Images were acquired using a two-dimensional Fourier transform gradient echo protocol with a small tip angle excitation pulse (Callaghan, 1991). The repetition time and echo time were equal to 50 and 4.5 ms, respectively. Two transverse image slices were acquired simultaneously at 55-min intervals over a period of 45 h. Each slice was 1.5 mm thick and separated by 1.75 mm. The in-plane image resolution was 20 × 20 µm. Signal averaging was required to obtain a satisfactory signal-to-noise ratio of order of 10 within vessels, and this limited the temporal resolution per acquisition to approximately 20 min. Because the MRI method used here visualizes the distribution of mobile water (Callaghan, 1991), vessels containing embolisms are easily distinguished from filled vessels.

The plant was continuously illuminated during the first 31 h of the experiment. At 24 h into the experiment the plant was rewatered (approximately 3 L of water added to the pot). After 9 more h the lights were turned off and the imaging continued for an additional 12 h. Leaf water potentials were measured using a pressure chamber. To avoid substantial reductions in leaf area and thus changes in plant water balance during the MRI measurements, the water potentials of only six leaves were measured. After the MRI session was completed, the stem was sectioned in the plane where the MRI images were taken.

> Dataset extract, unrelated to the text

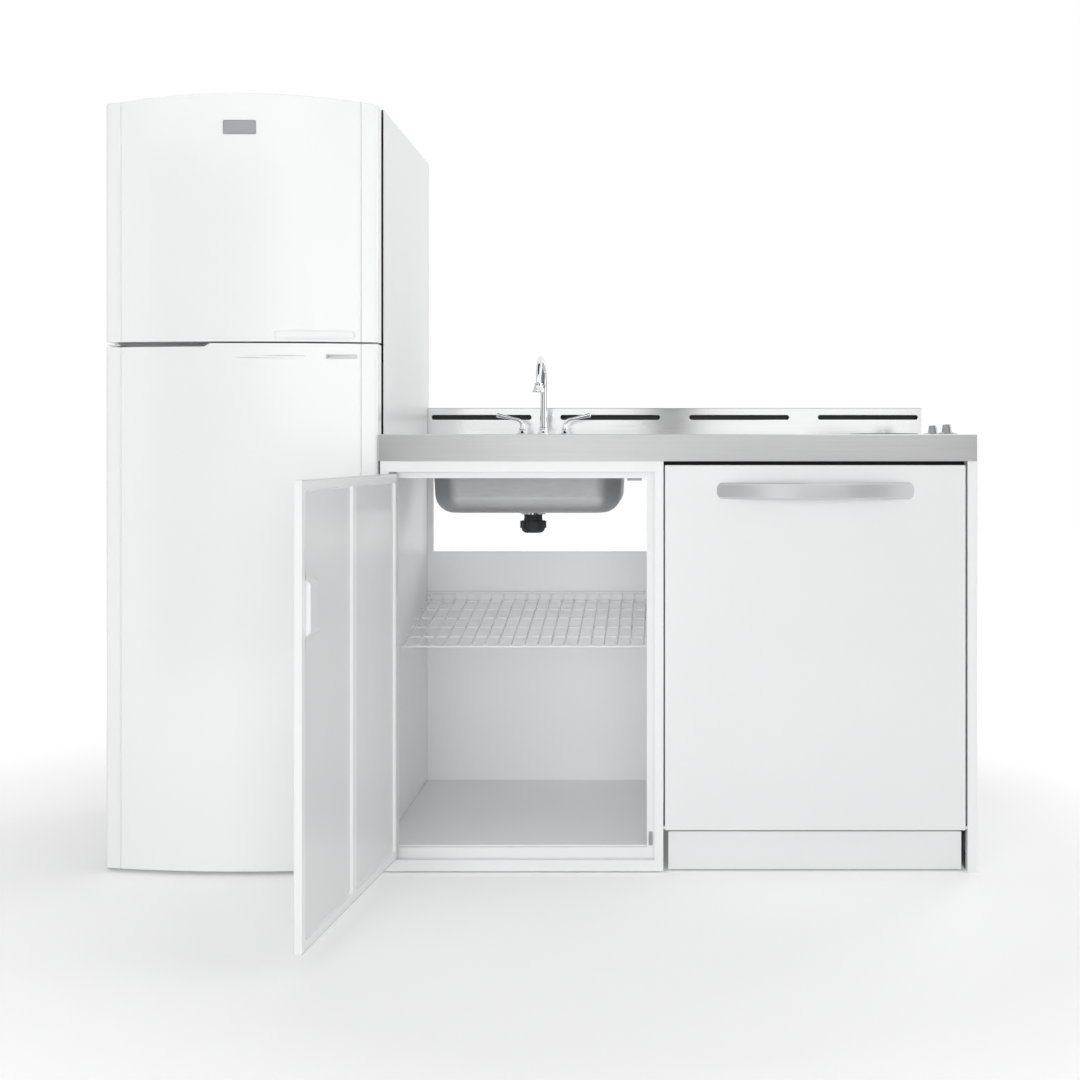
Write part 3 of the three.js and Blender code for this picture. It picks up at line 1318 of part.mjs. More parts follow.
// The lower rack: a wire basket whose side runners rest on the tub's rails.
function lowerRack() {
  const half = RACK_WIRE / 2;
  const inside = DISH_SHEET + RACK_RAIL_SIZE;
  const x = grow(tubX, -(inside + half + RACK_SIDE_GAP));
  const y = [RACK_FRONT + half, RACK_BACK - half];
  const floor = TUB_BOTTOM + RACK_RAIL_HEIGHT + TOUCH + half;
  const top = floor + RACK_HEIGHT;
  const bar = (from, to, reach = half) =>
    block(
      ...[0, 1, 2].map((axis) => [
        Math.min(from[axis], to[axis]) - reach,
        Math.max(from[axis], to[axis]) + reach,
      ]),
    );
  const wires = [];
  for (const z of [floor, top]) {
    wires.push(bar([x[0], y[0], z], [x[1], y[0], z]), bar([x[0], y[1], z], [x[1], y[1], z]));
    wires.push(bar([x[0], y[0], z], [x[0], y[1], z]), bar([x[1], y[0], z], [x[1], y[1], z]));
  }
  for (let i = 1; i < RACK_LONG_WIRES - 1; i++) {
    const wireX = x[0] + ((x[1] - x[0]) * i) / (RACK_LONG_WIRES - 1);
    wires.push(bar([wireX, y[0], floor], [wireX, y[1], floor], half * 0.9));
    wires.push(bar([wireX, y[0], floor], [wireX, y[0], top], half * 0.8));
    wires.push(bar([wireX, y[1], floor], [wireX, y[1], top], half * 0.8));
  }
  for (let i = 1; i < RACK_CROSS_WIRES - 1; i++) {
    const wireY = y[0] + ((y[1] - y[0]) * i) / (RACK_CROSS_WIRES - 1);
    wires.push(bar([x[0], wireY, floor], [x[1], wireY, floor], half * 0.8));
    wires.push(bar([x[0], wireY, floor], [x[0], wireY, top], half * 0.7));
    wires.push(bar([x[1], wireY, floor], [x[1], wireY, top], half * 0.7));
  }
  for (const cornerX of x) {
    for (const cornerY of y) {
      wires.push(bar([cornerX, cornerY, floor], [cornerX, cornerY, top], half * 0.9));
    }
  }
  const runnerReach = RACK_RAIL_SIZE - RACK_RUNNER_TO_TUB;
  const runnerZ = [floor - half, floor + half / 2];
  for (const runnerY of grow(y, -RACK_RUNNER_INSET)) {
    const runner = grow([runnerY, runnerY], RACK_RUNNER_LENGTH / 2);
    wires.push(
      block([x[0] - half - runnerReach, x[0]], runner, runnerZ),
      block([x[1], x[1] + half + runnerReach], runner, runnerZ),
    );
  }
  return piece("lower_rack", join(...wires), whitePlastic);
}

function sprayArm() {
  const y = (RACK_FRONT + RACK_BACK) / 2;
  const postTop = TUB_BOTTOM + DISH_SHEET + SPRAY_POST_HEIGHT;
  const z = [postTop - SPRAY_ARM_THICKNESS + 3, postTop + 3];
  const half = SPRAY_ARM_LENGTH / 2;
  const shape = new THREE.Shape();
  const tip = SPRAY_ARM_WIDTH / 2;
  shape.absarc(bayCentre + half - tip, y, tip, -Math.PI / 2, Math.PI / 2);
  shape.absarc(bayCentre - half + tip, y, tip, Math.PI / 2, (3 * Math.PI) / 2);
  const bore = rod(
    [bayCentre, y, z[0] - 9],
    [bayCentre, y, postTop + TOUCH],
    SPRAY_POST_RADIUS + 2 * FIT,
    20,
  );
  const hub = rod([bayCentre, y, z[0] - 6], [bayCentre, y, z[1]], SPRAY_POST_RADIUS + 5, 20);
  return piece("spray_arm", cut(join(slab(shape, z), hub), bore), sprayGrey);
}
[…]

The time-dependent populations of filled and embolized vessels were quantified from time lapse data through a fixed image plane. The number of water-filled vessels in each MRI slice was counted by comparing each image to the last frame (frame 39) of that slice's sequence. The final image was printed on a transparency and all distinct (i.e. water-filled) vessels were counted and circled. The other images (1-38) were then printed on paper and overlain, one at a time, on a back-lit reference image (frame 39). The number of missing vessels was counted for each of the frames and subtracted from the total number of vessels in frame 39.